• [Material]
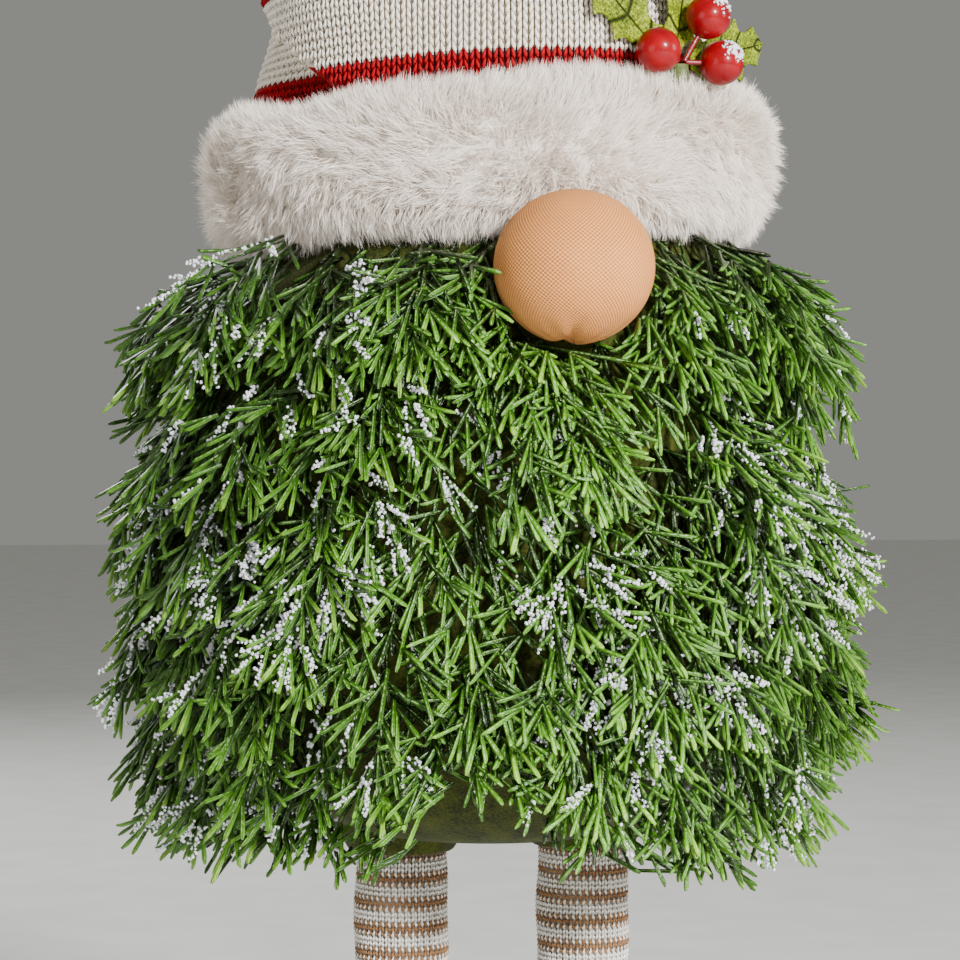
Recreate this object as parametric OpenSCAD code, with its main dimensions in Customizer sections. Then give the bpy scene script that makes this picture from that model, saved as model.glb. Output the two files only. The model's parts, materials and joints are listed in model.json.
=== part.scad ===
// Standing tomte gnome: weighted boots, sock legs on steel rods, a felt body under a beard of
// pine sprays, a covered nose, a fur-cuffed knitted hat with a wired tip, and a holly pick.
// Millimetres. The floor is z = 0, the body's axis is x = y = 0 and the gnome faces -Y.

/* [Body] */
// Height of the body's underside above the floor
body_z = 190; // [160:1:240]
// Widest radius of the felt body
body_r = 92; // [76:1:112]
// Height of the felt body
body_h = 230; // [200:1:280]
// Radius of the flat patch under the body
body_foot_r = 32; // [25:1:45]
// Height of the rounded underside
body_round_h = 75; // [55:1:90]
// Height of the rounded shoulder
shoulder_h = 100; // [80:1:120]
// Radius of the flat patch on top of the body
crown_r = 20; // [14:1:26]
// Thickness of the felt cover
felt_t = 2; // [1:0.5:3]
// Radius of the felt stub that the leg comes out of, where it leaves the body
stub_r = 27; // [20:1:32]
// Drop of the felt stubs below the body's underside
stub_drop = 4; // [2:1:10]

/* [Skeleton] */
// Radius of the plywood hip plate
plate_r = 50; // [42:1:58]
// Thickness of the hip plate
plate_t = 12; // [9:1:18]
// Height of the hip plate's lower face above the body's underside
plate_rise = 16; // [12:1:24]
// Radius of the wooden spine dowel
dowel_r = 9; // [6:0.5:12]
// Radius of a leg rod
rod_r = 4; // [3:0.5:6]
// Distance of each leg's axis from the middle
hip_x = 31; // [28:0.5:40]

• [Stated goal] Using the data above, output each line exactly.

• [Exercise result]
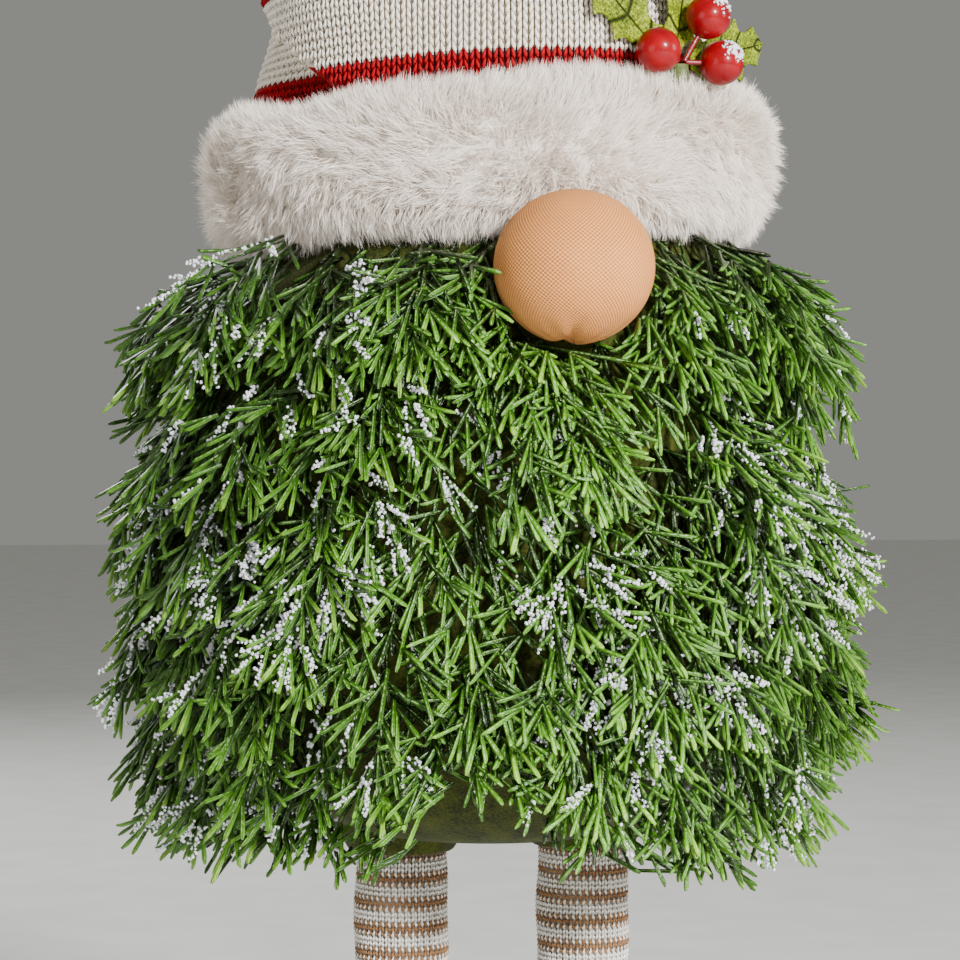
Recreate this object as parametric OpenSCAD code, with its main dimensions in Customizer sections. Then give the bpy scene script that makes this picture from that model, saved as model.glb. Output the two files only. The model's parts, materials and joints are listed in model.json.
=== part.scad ===
// Standing tomte gnome: weighted boots, sock legs on steel rods, a felt body under a beard of
// pine sprays, a covered nose, a fur-cuffed knitted hat with a wired tip, and a holly pick.
// Millimetres. The floor is z = 0, the body's axis is x = y = 0 and the gnome faces -Y.

/* [Body] */
// Height of the body's underside above the floor
body_z = 190; // [160:1:240]
// Widest radius of the felt body
body_r = 92; // [76:1:112]
// Height of the felt body
body_h = 230; // [200:1:280]
// Radius of the flat patch under the body
body_foot_r = 32; // [25:1:45]
// Height of the rounded underside
body_round_h = 75; // [55:1:90]
// Height of the rounded shoulder
shoulder_h = 100; // [80:1:120]
// Radius of the flat patch on top of the body
crown_r = 20; // [14:1:26]
// Thickness of the felt cover
felt_t = 2; // [1:0.5:3]
// Radius of the felt stub that the leg comes out of, where it leaves the body
stub_r = 27; // [20:1:32]
// Drop of the felt stubs below the body's underside
stub_drop = 4; // [2:1:10]

/* [Skeleton] */
// Radius of the plywood hip plate
plate_r = 50; // [42:1:58]
// Thickness of the hip plate
plate_t = 12; // [9:1:18]
// Height of the hip plate's lower face above the body's underside
plate_rise = 16; // [12:1:24]
// Radius of the wooden spine dowel
dowel_r = 9; // [6:0.5:12]
// Radius of a leg rod
rod_r = 4; // [3:0.5:6]
// Distance of each leg's axis from the middle
hip_x = 31; // [28:0.5:40]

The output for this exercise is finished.